Throughout this unit I present a series of lessons that meet New Haven Public School’s curricular frameworks, and specifically performance standards on science, language arts, and mathematics. These lessons incorporate a wide range of the strategies and techniques implemented in a constructivist classroom as the students make sense and integrate their previous knowledge into the new content. The content of the seminar will be integrated with all other curricular areas as we explore the topic of the science of physics related to simple machines as observed in everyday school objects. For such a purpose, this unit will study classroom objects from the perspective of the physics concepts involved when we use them. By this, I mean that the day-to-day classroom objects are studied as units of analysis from the perspective of a physicist who is mainly interested in explaining and making students understand the physical principles involved in the use of such objects. Initially, a historical perspective will be offered in order to contextualize the reasons and importance of why some objects are in existence. Thus, questions such as, what is the importance of the lever? Why do we need the inclined plane? What was life before the wedge, pulley? Which are the physical principles involved in the function, use, design of the given object? What are some of the most important inventions, utensils that originate in the basic principles and uses of these objects?

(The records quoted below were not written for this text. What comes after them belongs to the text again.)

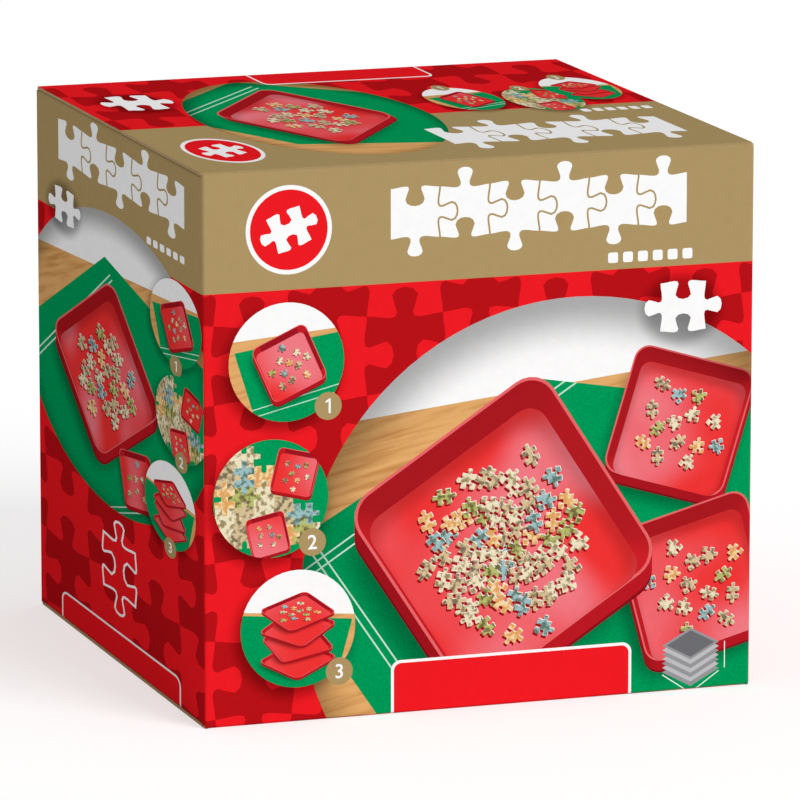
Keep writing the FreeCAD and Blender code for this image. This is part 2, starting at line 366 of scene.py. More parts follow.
@dataclass(frozen=True)
class Panel:
    """Flat side of the carton with its own millimetre grid, seen from outside.

    Attributes:
        name: the printed piece's name.
        body: the body that it moves with.
        origin: lower left corner where the panel's planes meet.
        right: direction to the right.
        up: direction up.
        width: size to the right.
        height: size up.
        wraps: whether the sheet turns the left and the right fold.
        insets: how far the sheet stops short of a side that it doesn't turn.
        ends: lower and upper end of the sheet where it has no fold.
        bottom: fold at the lower edge.
        top: fold at the upper edge.
    """

    name: str
    body: str
    origin: Triple
    right: Triple
    up: Triple
    width: float
    height: float
    wraps: tuple[bool, bool] = (True, True)
    insets: Point = (0.0, 0.0)
    ends: Point = (0.0, 0.0)
    bottom: Optional[Crease] = None
    top: Optional[Crease] = None

    @property
    def normal(self) -> Vector:
        """Direction out of the panel."""
        return Vector(self.right).cross(Vector(self.up))

    @property
    def sides(self) -> Point:
        """Left and right limits of the unfolded sheet."""
        low, high = (FOLD - HALF_ARC if w else i for w, i in zip(self.wraps, self.insets))
        return low, self.width - high

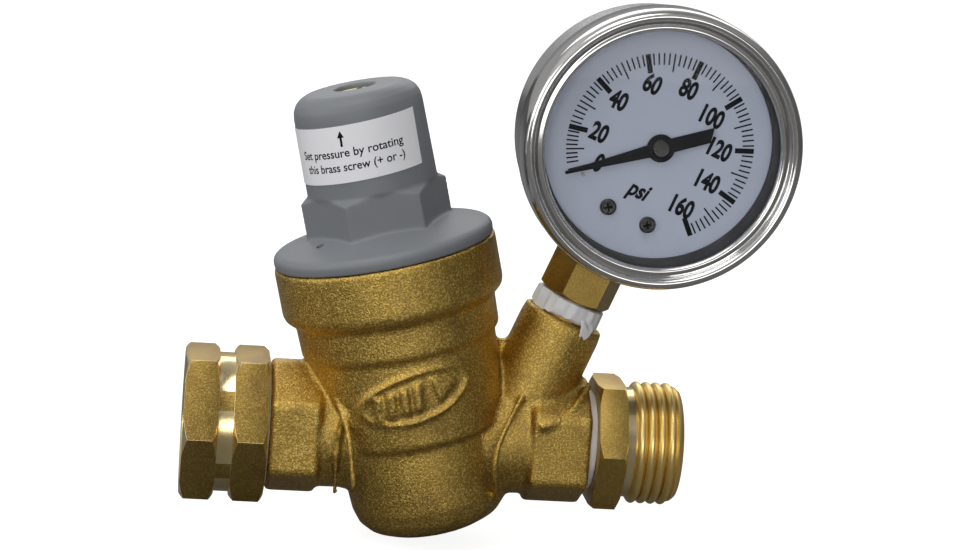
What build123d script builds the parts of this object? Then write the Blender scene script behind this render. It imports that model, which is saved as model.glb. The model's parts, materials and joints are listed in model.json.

Among the objects used to study physics principles, I will include the windows and door, the pencil sharpener, and the weighing scale. Through the presentation of these objects, we will explore and study how the simple machines function and what elements are included and are part of their functions and utility. This, in part, will be accomplished through the implementation of a “structural approach” of cooperative learning in an integrated (science, math, social studies) language arts unit. Outside of the classroom we will study on the playground; the swing, the slide, and the seesaw. The underlying question will be, which are the physic and concepts involved in the structure and the function of the object? How are they simple machines? Within our bodies we will explore what are the parts that act as simple machines, and how they help us to accomplish what we want.
The primary strategies and teaching methods in my classroom, which go beyond any curricular area, are based on inquiry-based, hands-on activities. The topic at hand will allow for many activities related to the physics principles needed for such objects to perform the function intended. Through different activities we will begin exploring simple machines (lever, inclined plane, wedge, pulley, wheel-and-axle) and how they relate to common mechanical objects around the school. In the area of language arts non-fiction books related to how things work will be the focus. In social studies, we will compare the uses different cultures make of simple machines and how they are alike and different around the world as we attempt to understand the importance they have had for the development and progress of human civilization.
Physics in the second grade
Physics and physical principles affect and can describe most anything we do in our lives. We can be describe physics as the scientific study of matter (material substance of the universe that has mass, occupies space, and is convertible to energy), energy (supply or source of electrical, mechanical, or other form of power), force (a physical influence that tends to change the position of an object), and motion and the way in which each of these relate to one other.
There are five major areas that encompass the science of physics:
- Mechanics (laws of motion, simple mechanical objects)
- Heat and thermodynamics (heat, insulation, air-conditioners, cars, etc)
- Time and sound (clocks and musical instruments)
- Electricity and magnetism (electric and magnetic forces, currents and fields, electronics, electromagnetic waves)
- Light, optics and modern physics
As part of the second grade curriculum in the New Haven Public Schools a hands-on unit on balancing and weighing is included as part of the science curriculum. It is through the introduction of trying to balance a construction paper butterfly that the idea of a fulcrum is introduced in the context of what it is that makes the butterfly balance. Later, a beam and a wooden piece are added to students’ experiences and they are asked to make the beam balance on the wooden piece. It is via these concrete experiences that students begin to understand the importance the fulcrum plays in balancing any object, and the main function a scale serves. Thus, students begin their journey in understanding measuring and weighing, and in the context of this unit, their departure into the study of simple machines as we explore how they are used in the classroom and around the school.